Some cheap phones sold in developing countries contain pre-installed apps that secretly collect user data, according to The Wall Street Journal.
The main offender mentioned in the article is an app that sends data to a Taipei-based advertising company called GMobi. The company collects this data in order to target users with ads. The app was reportedly found on smartphones sold by Singapore-based OEM Singtech in Myanmar, Cambodia. The app was also spotted on devices sold in Brazil, India and China.
Upstream Systems, a mobile advertising and marketing firm cited by The Wall Street Journal, said that, in its testing, the GMobi app sent IMEI numbers, MAC addresses, and in some cases location data to servers in Singapore.
According to its website, GMobi serves over 100 OEMs and supports 2,000 Android devices with more than 150 million users. GMobi’s CEO Paul Wu told The Wall Street Journal that OEMs let GMobi install its app on phones so that it can send free software updates to users. He denied that his company violates any data collection laws.
GMobi lists dozens of smartphone makers as partners on its website, including HUAWEI, Xiaomi, and BLU. All three companies denied ever working with GMobi.

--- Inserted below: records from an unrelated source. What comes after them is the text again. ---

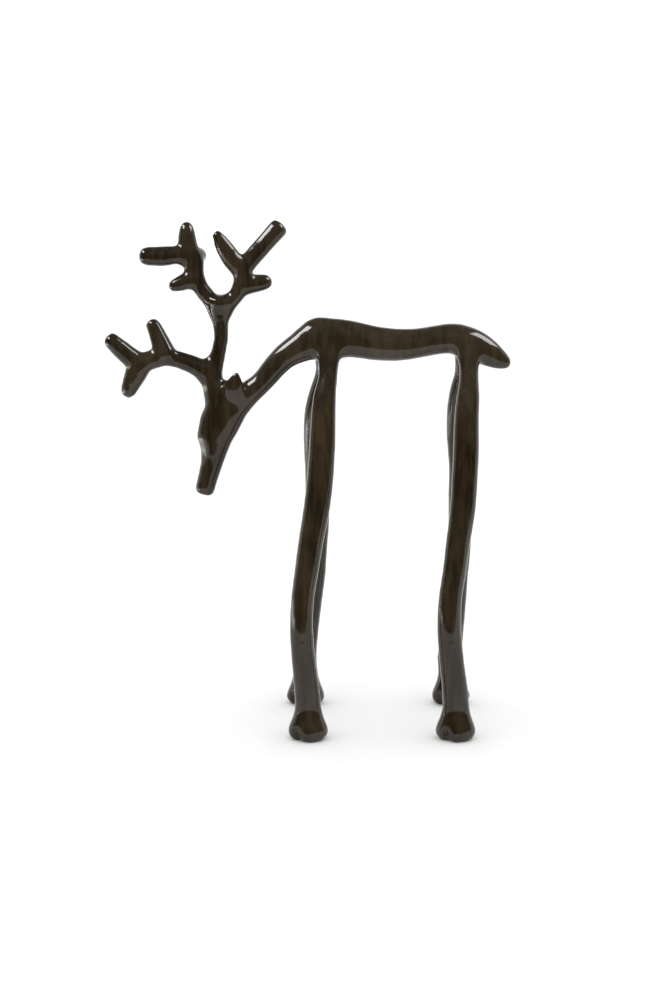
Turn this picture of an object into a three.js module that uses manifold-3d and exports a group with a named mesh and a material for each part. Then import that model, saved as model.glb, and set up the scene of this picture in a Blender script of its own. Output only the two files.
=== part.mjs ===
// A small cast-metal deer ornament that stands on four long legs, its head lowered and its antlers raised.
// The whole animal is one casting. Millimetres, +Z up. The muzzle points along -X, the left flank faces -Y,
// and the origin is the centre of the outline on the ground.

import * as THREE from 'three';
import { mergeVertices } from 'three/addons/utils/BufferGeometryUtils.js';
import Module from 'manifold-3d';

// Stance and trunk
const backHeight = 179.9; // ground to the top of the withers
const wheelbase = 63.5; // front hooves to hind hooves, centre to centre
const stanceWidth = 52; // left hooves to right hooves, centre to centre
const hipWidth = 11; // left leg to right leg where they leave the belly
const bodyDepth = 15; // back to belly, behind the withers
const bodyWidth = 13.5; // flank to flank

// Legs and hooves
const legLength = 10.6; // a leg's section along the body, at mid height
const legWidth = 9.8; // the same section across the body
const hoofLength = 18; // along the body
const hoofWidth = 16; // across the body
const hoofHeight = 14; // ground to the pastern
const kneeHeight = 54; // seen from the front the legs stand plumb below it and lean in above it
const cleftDepth = 3.8; // the split between the two claws, inwards from the toe
const cleftWidth = 4.2; // at the ground
const cleftHeight = 11; // how far up the hoof it reaches

// Neck and head
const neckLength = 45; // withers to poll, along the neck
const neckDepth = 10; // at mid neck
const neckWidth = 9.5;
const headLength = 46; // poll to muzzle
const headDepth = 17; // forehead to jaw
const headWidth = 12.5; // cheek to cheek
const muzzleDepth = 8.2;
const muzzleWidth = 8.6;
const earLength = 12.5;
const earThickness = 4.4;

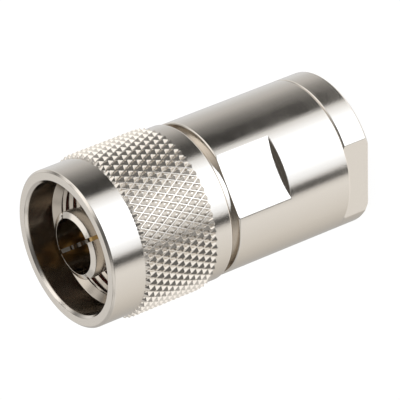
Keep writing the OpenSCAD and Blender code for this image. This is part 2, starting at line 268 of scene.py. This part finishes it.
def around(radius, height, angle):
    """Points at each radius and height carried round the axis: x and y from the angle, z from the height."""
    radius, height = np.broadcast_arrays(radius, height)
    return np.stack([radius * np.cos(angle), radius * np.sin(angle), height + 0 * angle], -1)


def softened(outline, edge, hold=0.04):
    """The outline's corners cut to short arcs: each arc is a quadratic curve between points one edge length
    before and after the corner, with one more point beyond each end to keep the straight stretches straight. So
    each corner becomes seven points."""
    corner = np.asarray(outline, float)
    back = np.roll(corner, 1, axis=0) - corner
    ahead = np.roll(corner, -1, axis=0) - corner
    back_length = np.linalg.norm(back, axis=1, keepdims=True)
    ahead_length = np.linalg.norm(ahead, axis=1, keepdims=True)
    reach = np.minimum(edge, 0.3 * np.minimum(back_length, ahead_length))
    further = np.minimum(reach + hold, 0.45 * np.minimum(back_length, ahead_length))
    start, end = corner + back / back_length * reach, corner + ahead / ahead_length * reach
    share = np.linspace(0, 1, 5)[None, :, None]
    arc = ((1 - share) ** 2 * start[:, None] + 2 * share * (1 - share) * corner[:, None]
           + share ** 2 * end[:, None])
    before, after = corner + back / back_length * further, corner + ahead / ahead_length * further
    return np.concatenate([before[:, None], arc, after[:, None]], axis=1).reshape(-1, 2)


def even_round(count=288):
    """Evenly spaced angles round the axis."""
    return np.arange(count) * FULL_TURN / count


def with_flats(radius, half_width, turn, blend=0.05):
    """Angles crowded at the edges of two flats, and the outline's radius there: the lesser of the circle and the
    two planes, blended over a small width."""
    edge = math.acos(half_width / radius)
    near = np.linspace(-1, 1, 15) ** 3 * math.radians(3) + np.linspace(-1, 1, 15) * math.radians(0.4)
    edges = np.array([side + turn + way * edge for side in (0, math.pi) for way in (-1, 1)])
    crowded = (edges[:, None] + near[None, :]).ravel()
    plain = even_round(180)
    gap = np.abs((plain[:, None] - edges[None, :] + math.pi) % FULL_TURN - math.pi).min(axis=1)
    angle = np.sort(np.concatenate([plain[gap > math.radians(3.9)], crowded % FULL_TURN]))
    plane = half_width / np.maximum(np.abs(np.cos(angle - turn)), 0.2)
    share = np.clip(0.5 + 0.5 * (plane - radius) / blend, 0, 1)
    return angle, plane + (radius - plane) * share - blend * share * (1 - share)


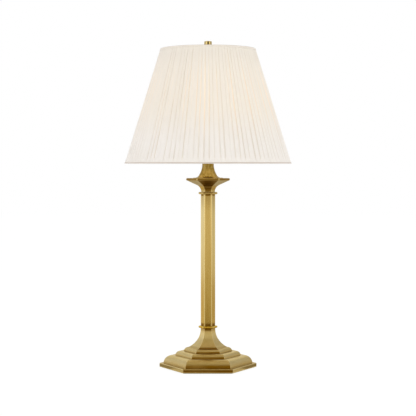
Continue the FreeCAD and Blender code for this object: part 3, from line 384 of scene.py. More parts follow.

China-based Adups and India-based MoMagic supply similar firmware update services. The CEO of MoMagic said to The Wall Street Journal that all data collection by his company is legal. He admitted that private data collection regulations in India and Bangladesh are weak. Adups was previously found to surreptitiously collect data from BLU devices sold in the U.S.
How companies collect and use user data has been a big issue in recent months, with Facebook’s practices investigated in the U.S., U.K. and the EU. Just earlier this week, controversy erupted around Google’s practice of giving some third-parties access to email content.
While users in the Western world, and the EU in particular, enjoy a modicum of legal protection, people in developing countries are prime targets for data harvesters due to weak privacy protection in many of the countries.